The 'Canes also re-signed defenseman Joni Pitkanen to a three-year, $13.5 million contract and he'll serve as the club's No. 1 defenseman once again. Pitkanen, who had five goals and 30 assists last year, is a big and a smooth- skater, but he also has his share of defensive lapses.
Jamie McBain also turned in an impressive rookie season, even if he was overshadowed by the phenom Skinner. McBain recorded seven goals and 23 assists in 76 games, but also was a minus-eight. The 23-year-old Minnesotan is a key for Carolina this season, as a step forward or backwards could make a big difference for the club's postseason chances.
The rest of Carolina's blue line feature little in the way of offensive upside, but Tim Gleason averaged nearly 21 minutes of ice time a night for the 'Canes last year. Gleason is Carolina's best stay-at-home guy and is a good fit for Pitkanen, leaving Maurice with a second pairing of McBain and Kaberle.
Bryan Allen and Derek Joslin are expected to fill out the defensive rotation.
GOALTENDING - Ward was a rookie when Carolina won it all in 2006, and while he's never quite reached the heights of that Conn Smythe-winning spring, at 27 years old he should be entering his prime.

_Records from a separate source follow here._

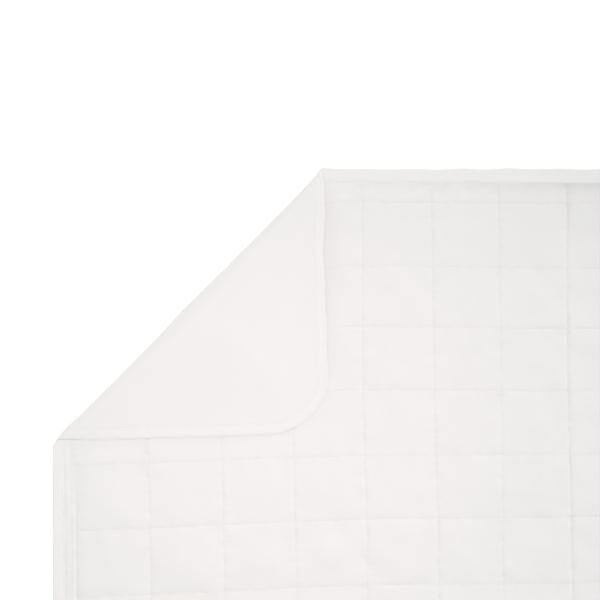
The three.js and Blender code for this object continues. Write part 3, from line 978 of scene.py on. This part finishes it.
def binding_profile(over, under):
    """Section of the binding at its stations, as rings of inset and height: along the floor from
    the lower arm's edge, round the nose, back over the front, and through the slot inside."""
    rings = [
        (under, 0.3),
        (under - 0.5, 0.08),
        (under - 1.4, 0.08),
        (under - STITCH_FROM_EDGE, GROOVE_HEIGHT["under"]),
        (under - 4.0, 0.08),
        (under - 6.0, 0.02),
        (under * 0.5, 0.0),
        (6.0, 0.03),
        (3.6, 0.2),
        (1.9, 0.55),
        (0.8, 1.1),
        (0.15, 1.9),
        (0.0, NOSE_HEIGHT),
        (0.02, 4.0),
        (0.2, 5.0),
        (0.7, 5.6),
        (1.7, 5.9),
        (4.5, 6.0),
        (over * 0.5, 6.1),
        (over - 6.0, 5.9),
        (over - 4.0, 5.65),
        (over - STITCH_FROM_EDGE, GROOVE_HEIGHT["over"]),
        (over - 1.4, 5.4),
        (over - 0.5, 5.2),
        (over, 4.9),
        (over, 4.6),
    ]
    slot_end = PANEL_INSET - 0.5
    inside = [
        (over - 0.8, SEAM_TOP + ARM_GAP),
        (slot_end, SEAM_TOP + ARM_GAP),
        (slot_end, ARM_THICKNESS),
        (under - 0.8, ARM_THICKNESS),
    ]
    return rings, inside


def binding_bumps(row, run, inset, upper):
    """Random bumps along the binding, not the same on its two faces."""
    return row["most"] * unevenness(run, inset, row["size"], row["seed"] + upper)


def edge_binding():
    """The strip folded over the edge of both panels, puckered a little along its stitching. On
    the folded corner its face thins to a wedge at the edge, which lies on the squares below."""
    feet, ways = rim_stations(STATION_PITCH)
    over = side_value(*feet.T, BINDING_OVER)
    under = side_value(*feet.T, BINDING_UNDER)
    rings, inside = binding_profile(over, under)
    run = np.where(np.abs(ways[:, 1]) > TURN_TO_END, feet[:, 0], feet[:, 1])
    folded = ramp(past_fold(*feet.T), ON_FOLDED_CORNER)
    nose = blend(NOSE_HEIGHT, FOLDED_NOSE["height"], folded)
    flat = Flat()
    numbers = []
    for number, (inset, height) in enumerate([*rings, *inside]):
        x, y = inset_ring(feet, ways, inset)
        upper = height >= NOSE_HEIGHT
        size = 0.0
        if number < len(rings):
            from_stitch = np.abs((over if upper else under) - inset - STITCH_FROM_EDGE)
            near_stitch = np.exp(-from_stitch / BINDING_PUCKER_REACH)
            size = near_stitch * binding_bumps(BINDING_PUCKERS, run, inset, upper)
            size = size + binding_bumps(BINDING_WAVES, run, inset, upper)
            length = FOLDED_NOSE["front_wedge" if upper else "back_wedge"]
            wedge = smooth(np.broadcast_to(inset, len(feet)) / length)
            height = nose + (height - NOSE_HEIGHT) * blend(1, wedge, folded)
            height = height + (NOSE_HEIGHT - nose) * wedge
        lift = seam_lift(x, y) if upper else 0
        z = height + lift + np.where(upper, size, np.abs(size) * UNDERSIDE_SHARE)
        numbers.append(flat.add(x, y, z))
    for place, ring in enumerate(numbers):
        following = numbers[(place + 1) % len(numbers)]
        flat.add_band(following, ring, upwards=False)
    return cloth_mesh("edge_binding_strip", flat)


# Stitches, and how clear they stay of the binding and of the groove that they lie in
THREAD_RADIUS = 0.28
QUILT_STITCH = {"pitch": 3.9, "length": 2.9}
EDGE_STITCH = {"pitch": 3.4, "length": 2.5}
STITCH_CLEARANCE = {"binding": 1.0, "groove": 0.1}

# Sections of a stitch: share of the way along it, share of its width, and height off the cloth
STITCH_SECTIONS = [(0.0, 0.0, -0.25), (0.2, 1.0, 0.1), (0.8, 1.0, 0.1), (1.0, 0.0, -0.25)]


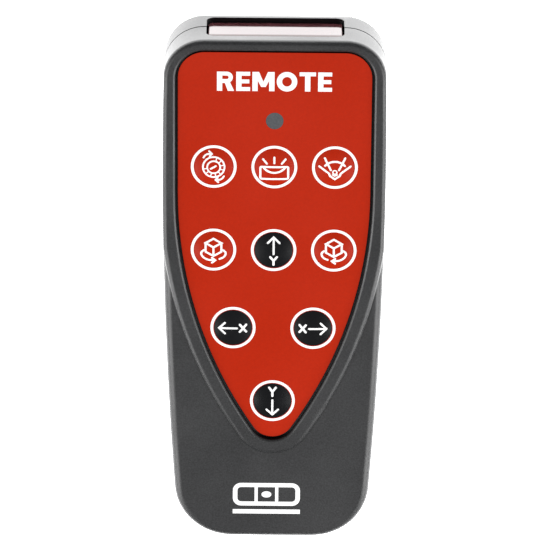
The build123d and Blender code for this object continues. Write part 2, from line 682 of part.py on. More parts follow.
def coil(x, foot_y, direction):
    """A battery spring that stands on a contact plate and reaches along direction on Y."""
    pitch = (SPRING_LENGTH - 2 * SPRING_WIRE_R - 2 * FIT) / SPRING_TURNS
    start_y = foot_y + direction * (SPRING_WIRE_R + FIT)
    path = Helix(
        pitch, pitch * SPRING_TURNS, SPRING_R, center=(x, start_y, CELL_Z), direction=(0, direction, 0)
    )
    with BuildSketch(Plane(origin=path @ 0, z_dir=path % 0)) as wire:
        Circle(SPRING_WIRE_R)
    sweep(wire.sketch, path=path, is_frenet=True)


with BuildPart() as battery_springs:
    coil(-CELL_X, low_plate_y, 1)
    coil(CELL_X, high_plate_y, -1)
battery_springs.part.label = "battery_springs"
export_step(battery_springs.part, "parts/battery_springs.step")

plate_low_z = CELL_Z - PLATE_HEIGHT / 2
plate_high_z = CELL_Z + PLATE_HEIGHT / 2
with BuildPart() as link_contact:
    edge_x = CELL_X + PLATE_WIDTH / 2
    block((-edge_x, edge_x), (low_plate_y - PLATE_T, low_plate_y), (plate_low_z, plate_high_z))
    with Locations(Location((CELL_X, low_plate_y - PLATE_T, CELL_Z), (-90, 0, 0))):
        Cylinder(BUMP_R, PLATE_T + BUMP_H, align=(Align.CENTER, Align.CENTER, Align.MIN))
link_contact.part.label = "link_contact"
export_step(link_contact.part, "parts/link_contact.step")

with BuildPart() as contact_positive:
    block(
        (-CELL_X - PLATE_WIDTH / 2, -CELL_X + PLATE_WIDTH / 2),
        (high_plate_y, high_plate_y + PLATE_T),
        (plate_low_z, plate_high_z),
    )
    block(
        (-TAB_X - TAB_WIDTH / 2, -TAB_X + TAB_WIDTH / 2),
        (high_plate_y, high_plate_y + PLATE_T),
        (CELL_Z, TAB_TOP_Z),
    )
    with Locations(Location((-CELL_X, high_plate_y + PLATE_T, CELL_Z), (90, 0, 0))):
        Cylinder(BUMP_R, PLATE_T + BUMP_H, align=(Align.CENTER, Align.CENTER, Align.MIN))
contact_positive.part.label = "contact_positive"
export_step(contact_positive.part, "parts/contact_positive.step")

with BuildPart() as contact_negative:
    block(
        (CELL_X - PLATE_WIDTH / 2, CELL_X + PLATE_WIDTH / 2),
        (high_plate_y, high_plate_y + PLATE_T),
        (plate_low_z, plate_high_z),
    )
    block(
        (TAB_X - TAB_WIDTH / 2, TAB_X + TAB_WIDTH / 2),
        (high_plate_y, high_plate_y + PLATE_T),
        (CELL_Z, TAB_TOP_Z),
    )
contact_negative.part.label = "contact_negative"
export_step(contact_negative.part, "parts/contact_negative.step")


# ---- screws ----------------------------------------------------------------------------------
def screw(x, y, shank_r, head_r, head_low_z, head_high_z, top_z):
    """A pan-head screw, point upwards, with a cross recess in its head."""
    post(x, y, head_r, head_low_z, head_high_z)
    post(x, y, shank_r, head_low_z, top_z)
    with Locations((x, y, head_low_z + RECESS_DEPTH / 2)):
        Box(RECESS_ARM, RECESS_WIDTH, RECESS_DEPTH, mode=Mode.SUBTRACT)
        Box(RECESS_WIDTH, RECESS_ARM, RECESS_DEPTH, mode=Mode.SUBTRACT)


with BuildPart() as case_screws:
    seat_z = SCREW_WELL_Z - FIT
    for x, y in CASE_BOSSES:
        screw(x, y, CASE_SCREW_R, CASE_HEAD_R, seat_z - CASE_HEAD_H, seat_z, CASE_SCREW_TOP_Z)
case_screws.part.label = "case_screws"
export_step(case_screws.part, "parts/case_screws.step")

with BuildPart() as board_screws:
    seat_z = BOARD_LOW_Z - FIT
    for x, y in BOARD_BOSSES:
        screw(x, y, BOARD_SCREW_R, BOARD_HEAD_R, seat_z - BOARD_HEAD_H, seat_z, BOARD_SCREW_TOP_Z)
board_screws.part.label = "board_screws"
export_step(board_screws.part, "parts/board_screws.step")
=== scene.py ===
import json
import math

import bmesh
import bpy
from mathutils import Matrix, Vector


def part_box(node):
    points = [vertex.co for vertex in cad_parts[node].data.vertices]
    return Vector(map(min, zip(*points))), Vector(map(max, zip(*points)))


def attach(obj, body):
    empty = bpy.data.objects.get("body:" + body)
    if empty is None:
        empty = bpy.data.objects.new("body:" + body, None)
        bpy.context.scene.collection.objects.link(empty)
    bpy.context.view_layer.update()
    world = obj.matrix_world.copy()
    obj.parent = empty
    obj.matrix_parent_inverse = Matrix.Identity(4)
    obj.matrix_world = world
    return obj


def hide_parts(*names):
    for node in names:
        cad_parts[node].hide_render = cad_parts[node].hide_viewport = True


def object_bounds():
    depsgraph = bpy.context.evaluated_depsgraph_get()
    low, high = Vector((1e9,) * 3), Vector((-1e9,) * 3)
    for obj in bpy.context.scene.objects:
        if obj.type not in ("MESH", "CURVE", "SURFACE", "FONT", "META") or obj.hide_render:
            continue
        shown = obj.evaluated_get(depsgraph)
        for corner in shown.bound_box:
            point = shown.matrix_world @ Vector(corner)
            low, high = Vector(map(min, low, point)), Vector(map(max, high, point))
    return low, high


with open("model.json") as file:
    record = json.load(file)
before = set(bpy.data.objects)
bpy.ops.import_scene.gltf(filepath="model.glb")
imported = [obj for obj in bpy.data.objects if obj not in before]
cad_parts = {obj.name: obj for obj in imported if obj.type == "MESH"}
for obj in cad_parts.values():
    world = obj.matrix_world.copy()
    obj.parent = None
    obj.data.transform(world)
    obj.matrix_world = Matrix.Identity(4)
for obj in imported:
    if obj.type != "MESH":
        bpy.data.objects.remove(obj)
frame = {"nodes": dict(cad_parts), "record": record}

CAD_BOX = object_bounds()
MM = 0.001


# ---------------------------------------------------------------- materials
NOISE_RANGE = (0.3, 0.7)  # the part of the noise's values that is spread over a whole ramp
SMOOTHEST = 0.02  # least roughness


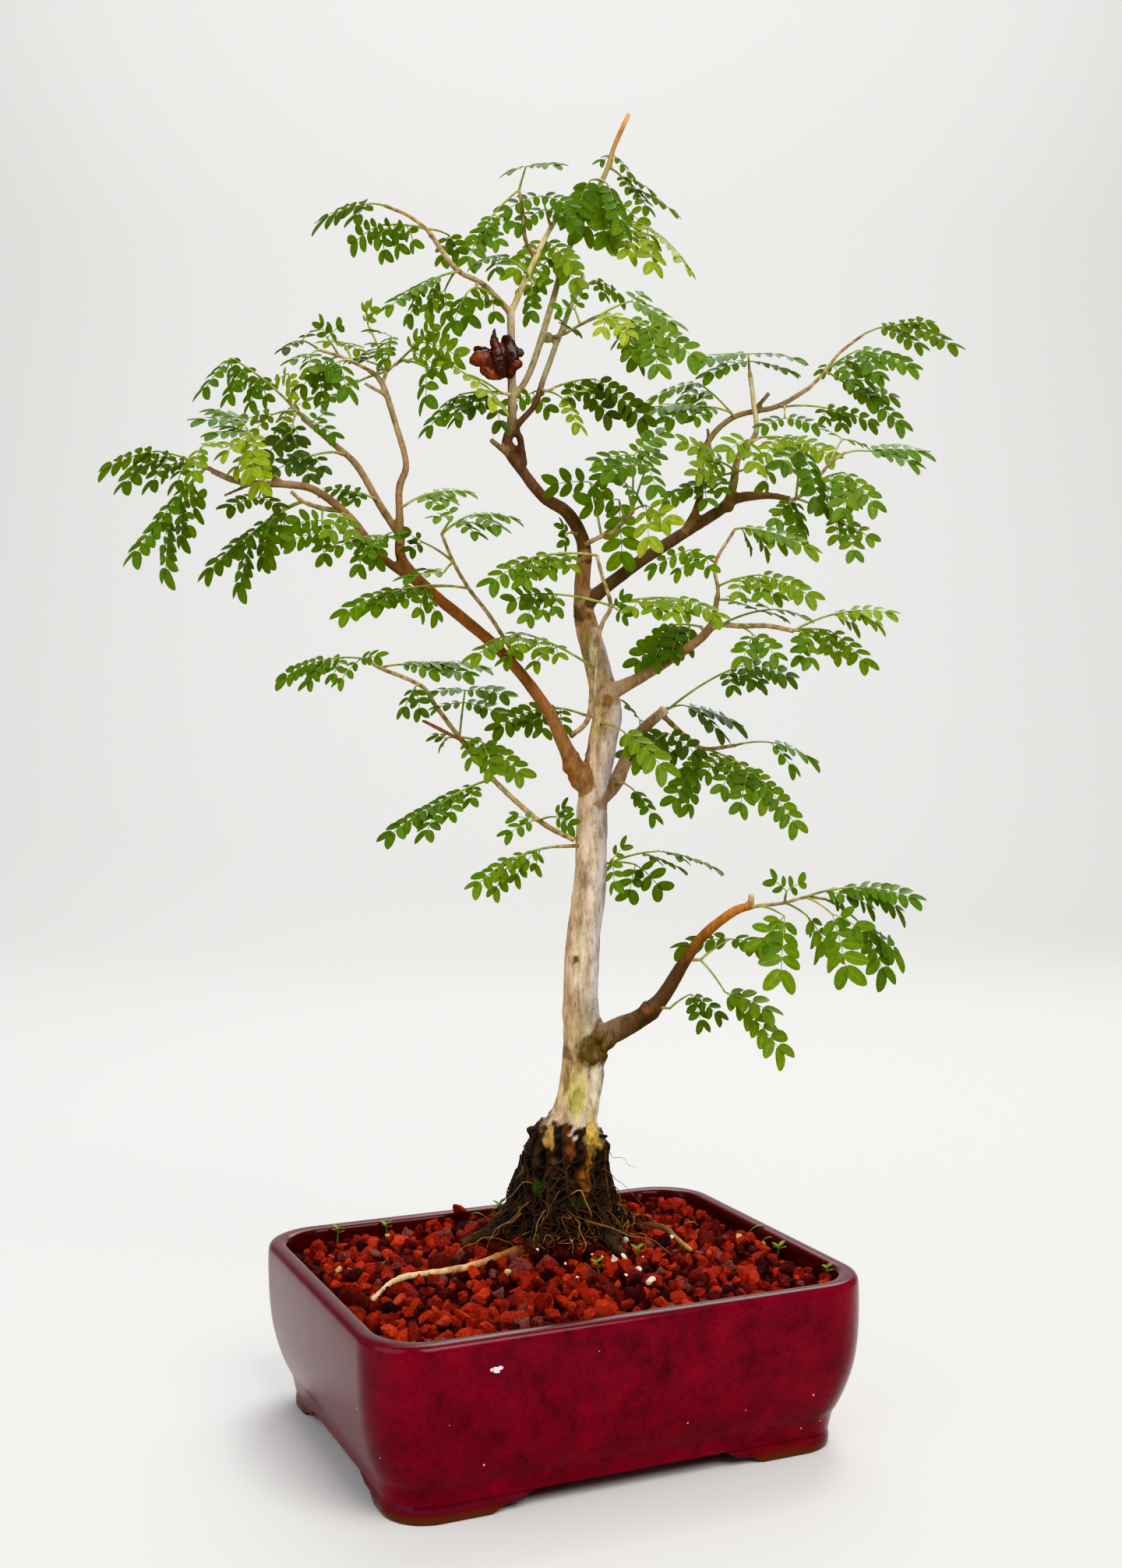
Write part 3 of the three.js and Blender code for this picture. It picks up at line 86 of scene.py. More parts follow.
FOOT_LONG_ARM = 64.0
FOOT_SHORT_ARM = 50.0
FOOT_THICKNESS = 17.0
FOOT_OUTER_INSET = 12.9
FOOT_SUNK = 1.5
FOOT_NECK = 0.6
FOOT_SWELL = 0.3
FOOT_LIP = 0.1
FOOT_ROUNDING = 0.7
FOOT_LIP_HEIGHT = 0.8
FOOT_NODES = ["foot_front_left", "foot_front_right", "foot_back_left", "foot_back_right"]
FOOT_STEPS = 64
FOOT_EDGE = [[0, 7.2], [0.05, 4], [0.12, 3.6], [0.18, 0], [0.82, 0], [0.88, 3.6], [0.95, 4], [1, 7.2]]
DRAIN_HOLE_RADIUS = 12.0
DRAIN_HOLE_OFFSET = 58.0
DRAIN_HOLE_SIDES = 48
FLOOR_TOP = 16.0
CHIP_FLATNESS = 0.9

# Soil and its grit. The soil's side is [inset, height] rows. Single pairs are the least and the most of a
# random draw, and the spread of the grit's sizes is the two numbers of a beta draw
SOIL_EDGE_HEIGHT = 77.0
SOIL_MOUND_HEIGHT = 10.0
SOIL_MOUND_REACH = 75.0
SOIL_INSET = 10.2
SOIL_SIDE = [[30.5, 16.6], [16.5, 26.5], [12, 46], [SOIL_INSET, 74]]
SOIL_RINGS = 24
SOIL_UNDER_GRIT = 4.5
SOIL_ROUGHNESS = 0.8
GRIT_SPACING = 6.6
GRIT_ROW_SHARE = 0.87
GRIT_JITTER = 2.8
GRIT_SMALLEST = 2.1
GRIT_LARGEST = 7.0
GRIT_SIZE_SPREAD = [1.5, 2.2]
GRIT_RISE = [-1.6, 3.4]
GRIT_ROOM = 3.0
STONE_FLATS = 10
STONE_FLAT_DEPTH = [0.4, 0.78]
STONE_STRETCH = [0.75, 1.3]
STONE_ROUGHNESS = 0.045
STONE_REACH = 0.8
STONE_KEEPS_CLEAR = 0.75
STONE_SINKS = 0.2
PALE_STONE_SCALE = 0.8
PALE_STONE_RISE = 0.7
OLD_SOIL_REACH = 46.0
OLD_SOIL_CRUMBS = 320
CRUMB_START = 22
CRUMB_STRAY = [0.8, 1.1]
CRUMB_SIZES = [0.9, 2.4]
CRUMB_RISE = [-0.5, 1.6]
CRUMB_SHADES = [0.0, 0.22]
SIGHT_NEAR = -150.0
SIGHT_FAR = 170.0
SIGHT_ROUNDS = 24
SIGHT_STEP = 2.0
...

After battling back issues that limited him to just 47 games in 2009-10, Ward set a career mark last year with 74 games. He went 37-26-10 with a 2.56 goals- against average and an excellent .923 save percentage.
Assuming his back problems don't resurface, Ward will again be one of Carolina's biggest assets.
Boucher had an eventful 2010-11 in Philadelphia, going 18-10-4 with a 2.42 GAA in the regular season and garnering seven starts in the playoffs. Barring injury, he will be called upon to do much less this year in Raleigh.
WHEN ALL IS SAID AND DONE - The Hurricanes have the basic framework for a winning club in place, but there is simply not enough depth to consider them as Cup contenders. Carolina finished third in the ever-improving Southeast Division and it's safe to bet the 'Canes will be looking up at Washington and Tampa Bay again this year. It's possible that they'll sneak into the playoffs, but a near-miss in the postseason department is more likely.